+++ Source data +++

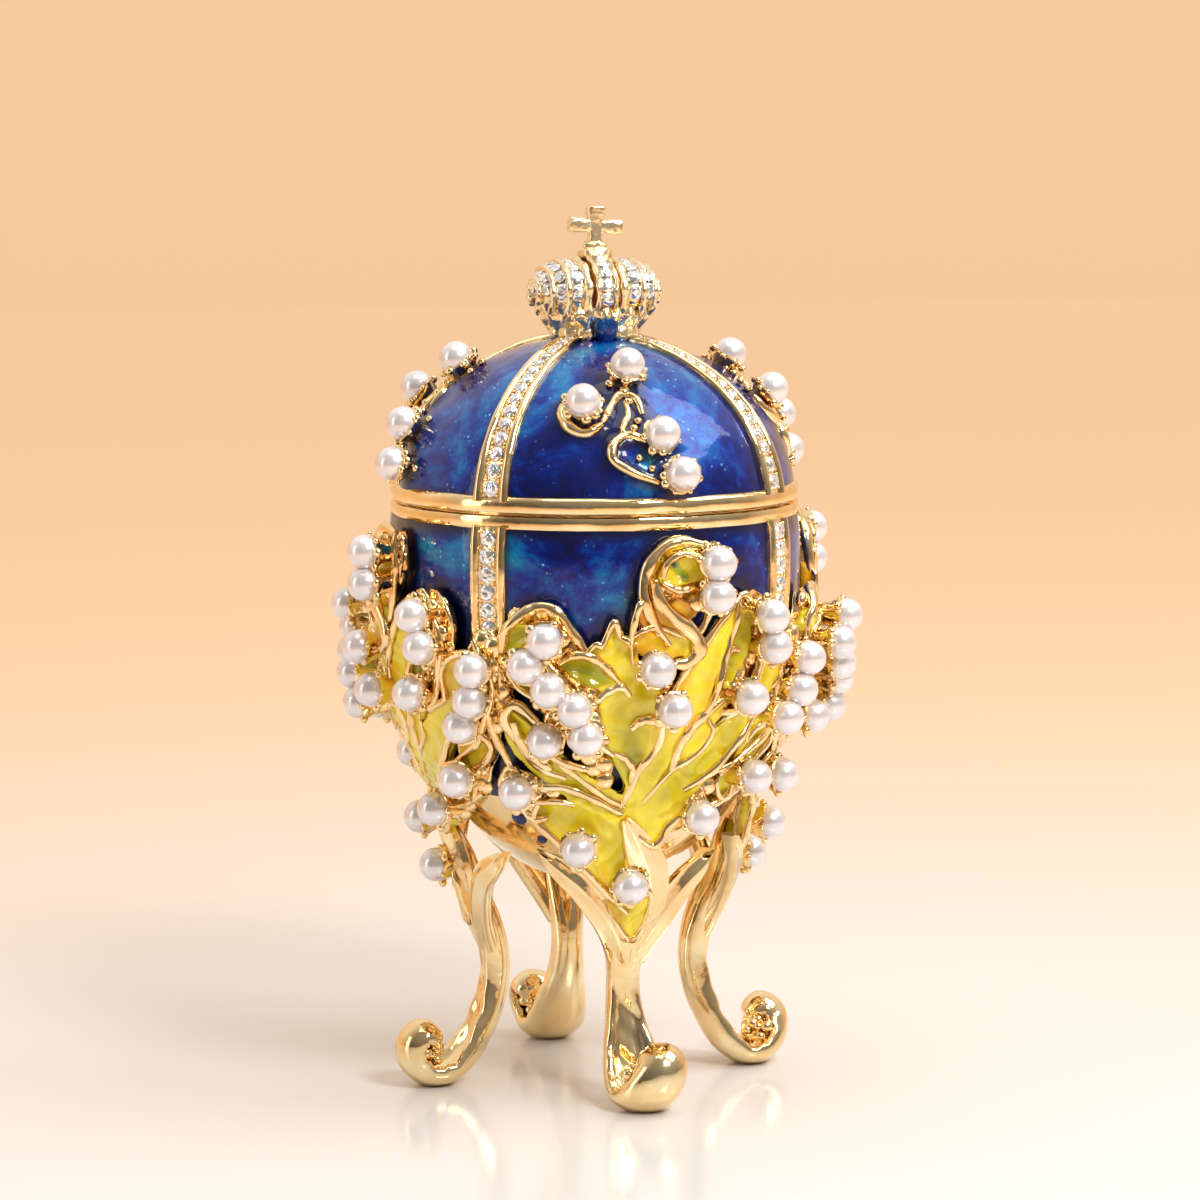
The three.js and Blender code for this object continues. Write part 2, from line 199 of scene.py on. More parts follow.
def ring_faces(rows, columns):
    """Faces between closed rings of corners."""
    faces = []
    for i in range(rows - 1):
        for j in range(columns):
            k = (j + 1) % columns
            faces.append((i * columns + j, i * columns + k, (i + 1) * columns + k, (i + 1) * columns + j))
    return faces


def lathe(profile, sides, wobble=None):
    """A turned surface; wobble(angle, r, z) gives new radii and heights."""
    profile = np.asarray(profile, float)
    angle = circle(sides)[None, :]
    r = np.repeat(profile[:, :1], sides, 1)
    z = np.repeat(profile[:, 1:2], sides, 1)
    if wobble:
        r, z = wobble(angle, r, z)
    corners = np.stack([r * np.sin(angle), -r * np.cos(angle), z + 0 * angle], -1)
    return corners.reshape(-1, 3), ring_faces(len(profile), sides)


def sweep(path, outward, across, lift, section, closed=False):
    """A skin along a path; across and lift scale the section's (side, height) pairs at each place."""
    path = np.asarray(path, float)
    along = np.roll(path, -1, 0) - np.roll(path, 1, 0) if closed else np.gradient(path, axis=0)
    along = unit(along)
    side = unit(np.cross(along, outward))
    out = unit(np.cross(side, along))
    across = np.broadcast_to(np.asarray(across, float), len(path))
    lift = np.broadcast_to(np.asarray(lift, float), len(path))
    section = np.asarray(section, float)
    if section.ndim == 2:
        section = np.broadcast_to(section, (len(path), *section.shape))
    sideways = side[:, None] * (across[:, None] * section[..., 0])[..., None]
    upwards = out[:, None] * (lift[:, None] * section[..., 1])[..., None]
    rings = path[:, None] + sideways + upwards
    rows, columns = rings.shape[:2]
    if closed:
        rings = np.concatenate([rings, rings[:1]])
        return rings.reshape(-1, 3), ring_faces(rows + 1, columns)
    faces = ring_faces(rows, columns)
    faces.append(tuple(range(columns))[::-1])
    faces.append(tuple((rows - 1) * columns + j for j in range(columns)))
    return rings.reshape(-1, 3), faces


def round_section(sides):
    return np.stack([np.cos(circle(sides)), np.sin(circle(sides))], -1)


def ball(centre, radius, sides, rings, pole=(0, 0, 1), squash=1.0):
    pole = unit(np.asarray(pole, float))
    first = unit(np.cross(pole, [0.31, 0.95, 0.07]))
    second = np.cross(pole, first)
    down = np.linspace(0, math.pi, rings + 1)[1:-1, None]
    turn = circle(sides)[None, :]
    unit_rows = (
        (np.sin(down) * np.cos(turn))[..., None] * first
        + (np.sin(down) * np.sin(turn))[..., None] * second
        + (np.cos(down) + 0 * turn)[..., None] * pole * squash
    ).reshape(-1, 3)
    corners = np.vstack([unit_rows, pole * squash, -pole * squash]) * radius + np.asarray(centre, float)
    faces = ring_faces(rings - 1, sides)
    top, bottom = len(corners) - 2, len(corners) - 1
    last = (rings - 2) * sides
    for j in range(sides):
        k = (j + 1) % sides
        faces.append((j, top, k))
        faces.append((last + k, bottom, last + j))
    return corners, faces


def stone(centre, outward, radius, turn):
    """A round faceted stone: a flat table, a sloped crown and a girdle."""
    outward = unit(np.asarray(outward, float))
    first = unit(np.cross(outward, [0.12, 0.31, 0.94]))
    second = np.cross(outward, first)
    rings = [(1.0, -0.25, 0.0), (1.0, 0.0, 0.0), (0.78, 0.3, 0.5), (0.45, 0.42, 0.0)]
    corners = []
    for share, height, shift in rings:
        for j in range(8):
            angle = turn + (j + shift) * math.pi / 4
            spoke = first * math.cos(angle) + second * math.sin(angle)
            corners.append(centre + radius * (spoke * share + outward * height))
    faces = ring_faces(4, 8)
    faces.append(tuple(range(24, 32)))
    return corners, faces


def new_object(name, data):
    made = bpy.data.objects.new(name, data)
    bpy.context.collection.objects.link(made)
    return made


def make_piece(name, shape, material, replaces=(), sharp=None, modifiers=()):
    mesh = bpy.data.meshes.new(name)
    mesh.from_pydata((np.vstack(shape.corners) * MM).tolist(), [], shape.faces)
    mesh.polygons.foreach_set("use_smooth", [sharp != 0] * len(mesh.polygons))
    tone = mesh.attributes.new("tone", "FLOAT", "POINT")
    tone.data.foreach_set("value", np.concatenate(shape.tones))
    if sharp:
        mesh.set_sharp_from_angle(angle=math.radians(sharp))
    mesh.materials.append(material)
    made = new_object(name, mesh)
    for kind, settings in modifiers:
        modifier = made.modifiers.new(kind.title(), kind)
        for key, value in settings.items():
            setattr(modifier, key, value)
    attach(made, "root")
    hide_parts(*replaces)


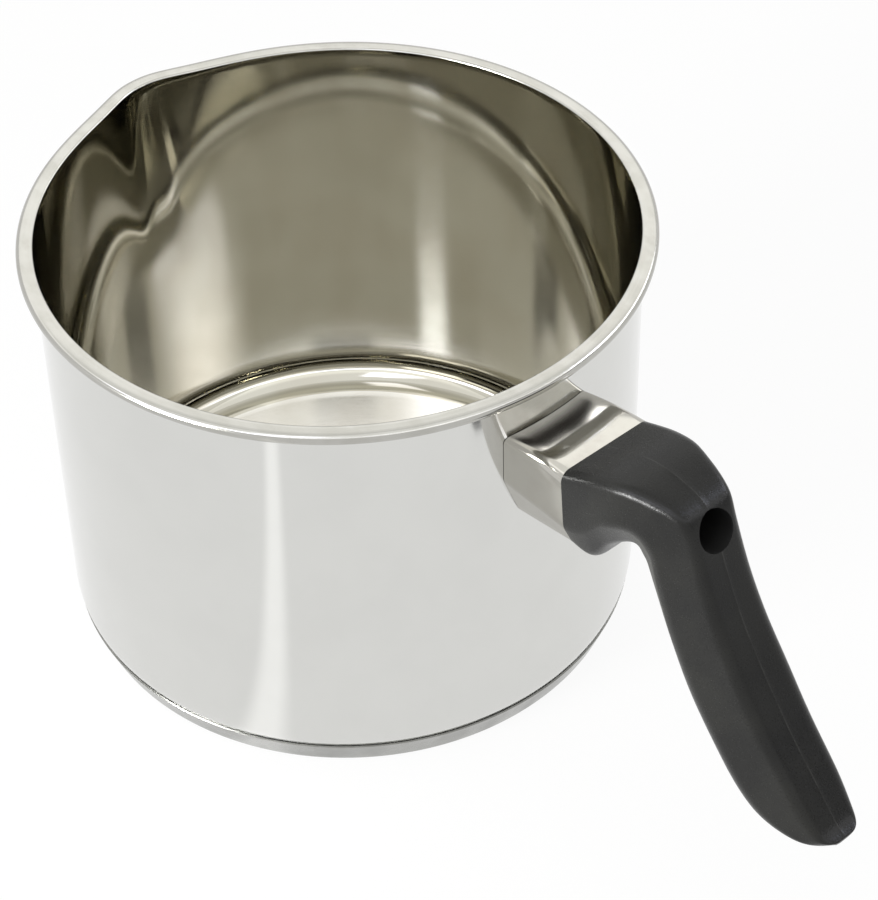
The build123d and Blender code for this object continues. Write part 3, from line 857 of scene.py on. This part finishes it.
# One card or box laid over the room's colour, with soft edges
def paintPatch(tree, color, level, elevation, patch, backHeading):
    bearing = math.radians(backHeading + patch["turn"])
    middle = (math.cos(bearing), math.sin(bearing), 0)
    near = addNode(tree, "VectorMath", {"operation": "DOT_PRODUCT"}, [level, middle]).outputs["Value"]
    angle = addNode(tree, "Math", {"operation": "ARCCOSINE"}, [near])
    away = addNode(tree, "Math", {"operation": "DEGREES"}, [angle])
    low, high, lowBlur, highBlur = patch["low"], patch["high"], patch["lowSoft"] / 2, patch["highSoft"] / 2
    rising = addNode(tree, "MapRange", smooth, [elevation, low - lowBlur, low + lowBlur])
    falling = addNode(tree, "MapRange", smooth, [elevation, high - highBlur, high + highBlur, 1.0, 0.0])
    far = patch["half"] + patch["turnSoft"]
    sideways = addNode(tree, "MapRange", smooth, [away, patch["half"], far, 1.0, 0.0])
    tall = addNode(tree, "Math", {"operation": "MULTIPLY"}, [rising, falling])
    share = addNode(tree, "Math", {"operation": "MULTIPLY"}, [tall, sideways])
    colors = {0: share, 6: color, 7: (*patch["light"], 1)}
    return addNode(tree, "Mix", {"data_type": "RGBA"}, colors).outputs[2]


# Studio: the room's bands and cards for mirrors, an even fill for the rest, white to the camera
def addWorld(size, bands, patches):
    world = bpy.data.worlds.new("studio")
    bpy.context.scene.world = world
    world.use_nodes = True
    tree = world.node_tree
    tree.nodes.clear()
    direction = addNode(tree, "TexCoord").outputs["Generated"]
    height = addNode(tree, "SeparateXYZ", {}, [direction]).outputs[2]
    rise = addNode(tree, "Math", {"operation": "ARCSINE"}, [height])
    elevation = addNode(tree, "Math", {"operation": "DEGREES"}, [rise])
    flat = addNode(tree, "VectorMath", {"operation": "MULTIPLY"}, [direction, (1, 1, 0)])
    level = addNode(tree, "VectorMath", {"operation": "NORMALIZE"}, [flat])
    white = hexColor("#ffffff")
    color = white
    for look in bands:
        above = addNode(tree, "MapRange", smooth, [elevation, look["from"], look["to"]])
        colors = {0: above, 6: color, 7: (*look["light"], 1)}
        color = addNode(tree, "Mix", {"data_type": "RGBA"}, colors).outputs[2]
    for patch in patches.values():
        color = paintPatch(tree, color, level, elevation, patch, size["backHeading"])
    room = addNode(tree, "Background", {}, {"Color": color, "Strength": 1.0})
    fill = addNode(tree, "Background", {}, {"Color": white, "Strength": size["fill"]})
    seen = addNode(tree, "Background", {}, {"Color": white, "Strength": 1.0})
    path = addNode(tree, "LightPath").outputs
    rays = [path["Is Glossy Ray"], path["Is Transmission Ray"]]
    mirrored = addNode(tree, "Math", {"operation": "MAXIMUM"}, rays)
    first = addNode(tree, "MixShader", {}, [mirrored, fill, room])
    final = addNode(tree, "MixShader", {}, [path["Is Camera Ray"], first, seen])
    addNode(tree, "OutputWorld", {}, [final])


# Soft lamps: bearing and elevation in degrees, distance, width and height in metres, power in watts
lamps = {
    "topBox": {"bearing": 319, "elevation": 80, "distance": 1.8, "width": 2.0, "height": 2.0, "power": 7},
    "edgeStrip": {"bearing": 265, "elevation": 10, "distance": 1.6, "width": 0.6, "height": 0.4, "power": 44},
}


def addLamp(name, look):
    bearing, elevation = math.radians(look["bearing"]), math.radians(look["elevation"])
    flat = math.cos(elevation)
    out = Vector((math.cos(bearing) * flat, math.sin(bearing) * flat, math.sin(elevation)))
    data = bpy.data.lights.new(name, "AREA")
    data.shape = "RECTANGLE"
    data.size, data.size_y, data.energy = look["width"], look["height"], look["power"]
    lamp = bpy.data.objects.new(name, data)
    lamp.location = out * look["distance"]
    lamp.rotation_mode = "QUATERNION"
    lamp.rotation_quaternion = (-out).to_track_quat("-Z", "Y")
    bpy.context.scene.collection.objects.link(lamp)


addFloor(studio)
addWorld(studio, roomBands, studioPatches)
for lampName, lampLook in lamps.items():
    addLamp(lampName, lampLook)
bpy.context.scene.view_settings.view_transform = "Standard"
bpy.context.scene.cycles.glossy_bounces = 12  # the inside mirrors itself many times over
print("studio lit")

+++

* [What is asked] Tell how many lines in the material contain the word "replaces". Only the number is wanted.

* [Output for this exercise] 2